The game continues until all tiles are placed. The player with the greatest cumulative score is victorious. Note that a pad and pencil must be provided, as there are no charts or tokens to track scores. A typical game plays to completion in 20 – 30 minutes.
There is nothing terribly deep or strategic about Match Point. Rather it is a game of spotting opportunities and taking advantage of them with the proper placement of a tile. While having the right tile at the right moment will yield significant points, there are usually multiple scoring opportunities each turn no matter what tiles are held. The goal is to spot the placement that will earn the most points. When playing with two players, chances can be taken in an attempt to prepare for a future turn, but this type of advance planning is not very effective when playing with more than two players.

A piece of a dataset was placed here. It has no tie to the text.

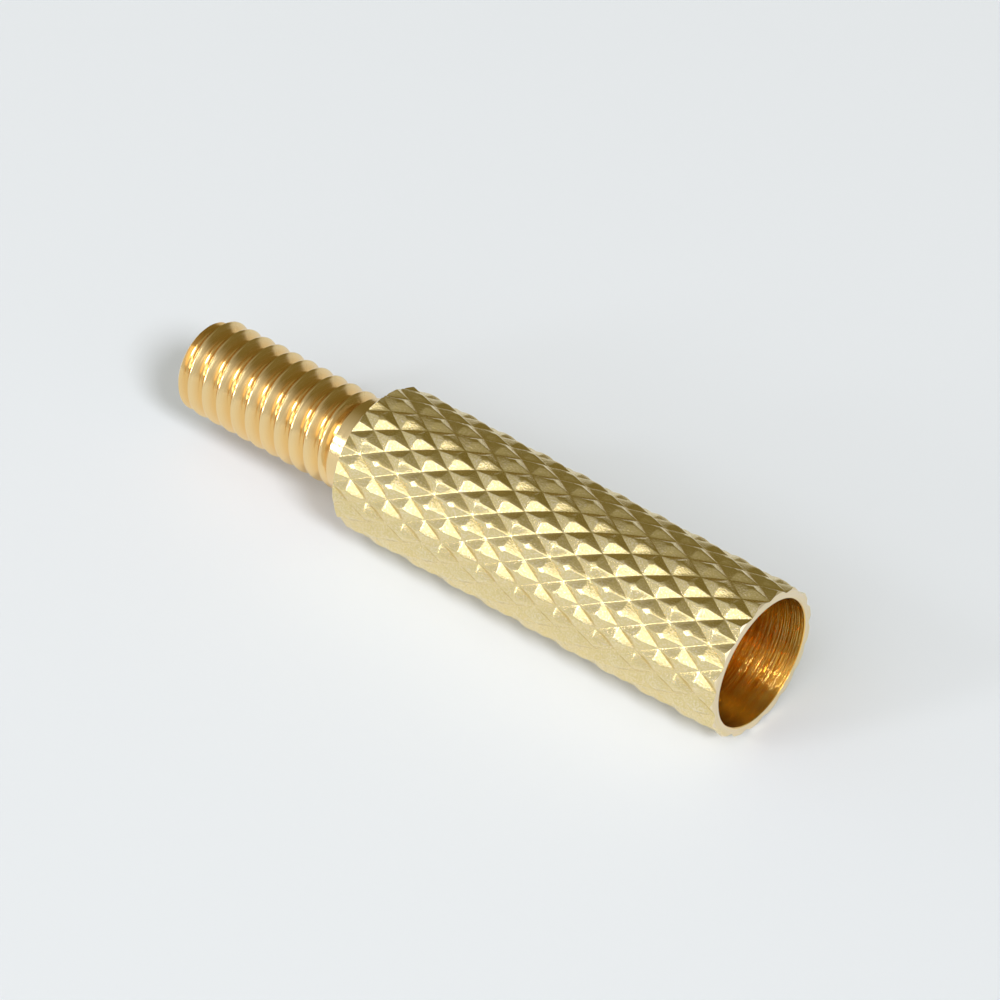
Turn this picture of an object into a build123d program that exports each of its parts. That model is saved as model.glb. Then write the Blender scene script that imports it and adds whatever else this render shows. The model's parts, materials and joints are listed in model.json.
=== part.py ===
"""Threaded adapter: one piece of brass rod, turned, knurled, bored and threaded.

Millimetres. The origin is on the axis, in the plane of the shoulder that the
stud screws down to. +X runs out of the socket's mouth, the stud points along -X,
and +Z is up with the adapter lying on its side, on two rows of knurl tips.
"""

import os
from math import ceil, cos, pi, radians, sin, tan

from build123d import *

# Body
body_diameter = 6.35  # over the tips of the knurl
body_length = 19.05  # shoulder to mouth
shoulder_bevel = 0.15  # broken outer edge beside the stud
mouth_bevel = 0.08  # broken outer edge round the mouth

# Socket, a blind drilled bore
socket_wall = 0.455  # bore to the tips of the knurl
bore_depth = 12.7  # mouth to the end of the full diameter
bore_lead_in = 0.1  # countersunk edge of the mouth
drill_point_angle = 118

# Stud, plain at the major diameter of its coarse No. 8 thread
stud_diameter = 4.166
stud_length = 9.525
stud_end_bevel = 0.42

# Knurl, two crossing sets of V grooves that leave rows of blunt pyramids
knurl_spacing = 1.17  # aimed at round the body, between two grooves of one hand
knurl_pitch = 1.927  # along the axis, between the middles of two pyramids in line
knurl_depth = 0.19  # flat top to groove bottom, across the radius
knurl_flat = 0.2  # width of a pyramid's flat top, as a share of the width of its foot
knurl_mouth_offset = 0.06  # from the mouth out to the nearest row of pyramids

tip_radius = body_diameter / 2
root_radius = tip_radius - knurl_depth
bore_radius = tip_radius - socket_wall
stud_radius = stud_diameter / 2

# Net of the knurl: pyramids and groove crossings take turns along and round the body
knurl_starts = round(pi * body_diameter / knurl_spacing)  # grooves of each hand round the body
columns = 2 * knurl_starts
column_step = 2 * pi / columns
row_step = knurl_pitch / 2
first_row = body_length + knurl_mouth_offset + row_step  # the rows run on past both ends
rows = ceil(first_row / row_step) + 1
lowest_column = -pi / 2 + column_step / 2  # two columns straddle the lowest line


def net_point(column, row, radius):
    """The point over a place in the net, at a given distance from the axis."""
    turn = lowest_column + column * column_step
    return Vector(first_row - row * row_step, radius * cos(turn), radius * sin(turn))


def triangle(*corners):
    """A flat face between three points."""
    return Face(Wire.make_polygon(corners))


def pyramid_half(column, row, way):
    """The half of a pyramid that lies toward the mouth (way -1) or the shoulder (way 1)."""
    end_top = net_point(column, row + way * knurl_flat, tip_radius)
    end_foot = net_point(column, row + way, root_radius)
    side_tops = [net_point(column + side * knurl_flat, row, tip_radius) for side in (-1, 1)]
    side_feet = [net_point(column + side, row, root_radius) for side in (-1, 1)]
    faces = [triangle(end_top, *side_tops)]
    for side_top, side_foot in zip(side_tops, side_feet):
        faces.append(triangle(side_top, side_foot, end_foot))
        faces.append(triangle(side_top, end_foot, end_top))
    return faces


def end_cap(row):
    """The flat face that closes the net at one end, along the outline of that row."""
    outline = []
    for column in range(columns):
        if (column + row) % 2:
            outline.append(net_point(column, row, root_radius))
        else:
            outline.append(net_point(column - knurl_flat, row, tip_radius))
            outline.append(net_point(column + knurl_flat, row, tip_radius))
    return Face(Wire.make_polygon(outline))


flanks = [
    face
    for row in range(rows + 1)
    for column in range(columns)
    for way in (-1, 1)
    if (column + row) % 2 == 0 and 0 <= row + way <= rows
    for face in pyramid_half(column, row, way)
]
knurled_rod = Solid(Shell(flanks + [end_cap(0), end_cap(rows)]))

with BuildPart() as threaded_adapter:
    add(knurled_rod)

    # Turned outline: both ends of the knurl are faced off and bevelled
    with BuildSketch(Plane.XZ):
        with BuildLine():
            Polyline(
                (0, 0),
                (0, tip_radius - shoulder_bevel),
                (shoulder_bevel, tip_radius),
                (body_length - mouth_bevel, tip_radius),
                (body_length, tip_radius - mouth_bevel),
                (body_length, 0),
                close=True,
            )
        make_face()
    revolve(axis=Axis.X, mode=Mode.INTERSECT)

    # Socket with its countersunk mouth and drill point
    with BuildSketch(Plane.XZ):
        bore_end = body_length - bore_depth
        drill_tip = bore_end - bore_radius / tan(radians(drill_point_angle / 2))
        with BuildLine():
            Polyline(
                (drill_tip, 0),
                (bore_end, bore_radius),
                (body_length - bore_lead_in, bore_radius),
                (body_length, bore_radius + bore_lead_in),
                (body_length, 0),
                close=True,
            )
        make_face()
    revolve(axis=Axis.X, mode=Mode.SUBTRACT)

    # Stud
    with BuildSketch(Plane.XZ):
        with BuildLine():
            Polyline(
                (0, 0),
                (0, stud_radius),
                (stud_end_bevel - stud_length, stud_radius),
                (-stud_length, stud_radius - stud_end_bevel),
                (-stud_length, 0),
                close=True,
            )
        make_face()
    revolve(axis=Axis.X)

threaded_adapter.part.label = "threaded_adapter"

os.makedirs("parts", exist_ok=True)
export_step(threaded_adapter.part, "parts/threaded_adapter.step")
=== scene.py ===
"""The threaded adapter's looks: a diamond-knurled brass body with a drilled socket and a threaded stud.

Metres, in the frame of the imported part: the axis is X, the socket's mouth points to +X, the stud to -X,
and the adapter lies on its side on the floor, on two rows of knurl points.
"""

import json
from math import ceil, cos, pi, radians, sin, sqrt, tan

import bpy
from bpy.props import FloatProperty, FloatVectorProperty, IntProperty, PointerProperty
from mathutils import Matrix, Vector


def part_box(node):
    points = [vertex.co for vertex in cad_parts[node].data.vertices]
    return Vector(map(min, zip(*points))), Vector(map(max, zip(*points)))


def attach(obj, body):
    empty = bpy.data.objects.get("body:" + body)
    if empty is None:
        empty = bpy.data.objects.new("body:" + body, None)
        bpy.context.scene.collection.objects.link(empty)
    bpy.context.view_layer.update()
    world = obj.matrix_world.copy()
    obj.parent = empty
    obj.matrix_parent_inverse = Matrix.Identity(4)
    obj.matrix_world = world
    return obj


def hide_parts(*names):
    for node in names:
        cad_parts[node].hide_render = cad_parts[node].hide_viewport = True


bl_info = {
    "name": "Threaded Adapter",
    "version": (1, 0, 0),
    "blender": (4, 5, 0),
    "location": "3D View > Sidebar > Adapter",
    "description": "Builds a knurled brass adapter with a drilled socket and a threaded stud",
    "category": "Add Mesh",
}

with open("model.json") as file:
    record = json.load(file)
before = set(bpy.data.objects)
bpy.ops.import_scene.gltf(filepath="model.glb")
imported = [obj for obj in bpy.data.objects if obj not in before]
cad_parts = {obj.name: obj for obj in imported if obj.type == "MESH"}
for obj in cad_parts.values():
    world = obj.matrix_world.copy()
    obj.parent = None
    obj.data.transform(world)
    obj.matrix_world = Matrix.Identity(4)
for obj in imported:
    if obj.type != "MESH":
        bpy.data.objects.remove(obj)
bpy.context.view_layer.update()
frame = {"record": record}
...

Like many games, care must be taken when placing a tile that an opponent is not set- up for a handsome scoring opportunity. Sometimes due to the board configuration, a player is forced to play a tile that will allow an opponent the opportunity to place a tile that will align with multiple tiles, thereby increasing the odds for a very good score. When this occurs, it could be wise to play and align a tile that will place low-valued numbers in the scoring positions, thereby reducing the points an opponent can earn.
Match Point can be compared to games such as 24/7, Zatre and Qwirkle. It requires the same type of thinking and spotting of optimal placement options. It is characterized by easy-to-understand rules, fast turns and high re-playability. In spite of its simplicity, it still gives players a sense of satisfaction when they make a high-scoring placement. Winning feels like it was earned rather than being determined by luck … even if that may not always be the case. It is an excellent choice when playing with non-gaming spouses or friends and, marketed properly, could be a very successful mainstream game. My wife certainly enjoys it, so we'll be playing it for years to come.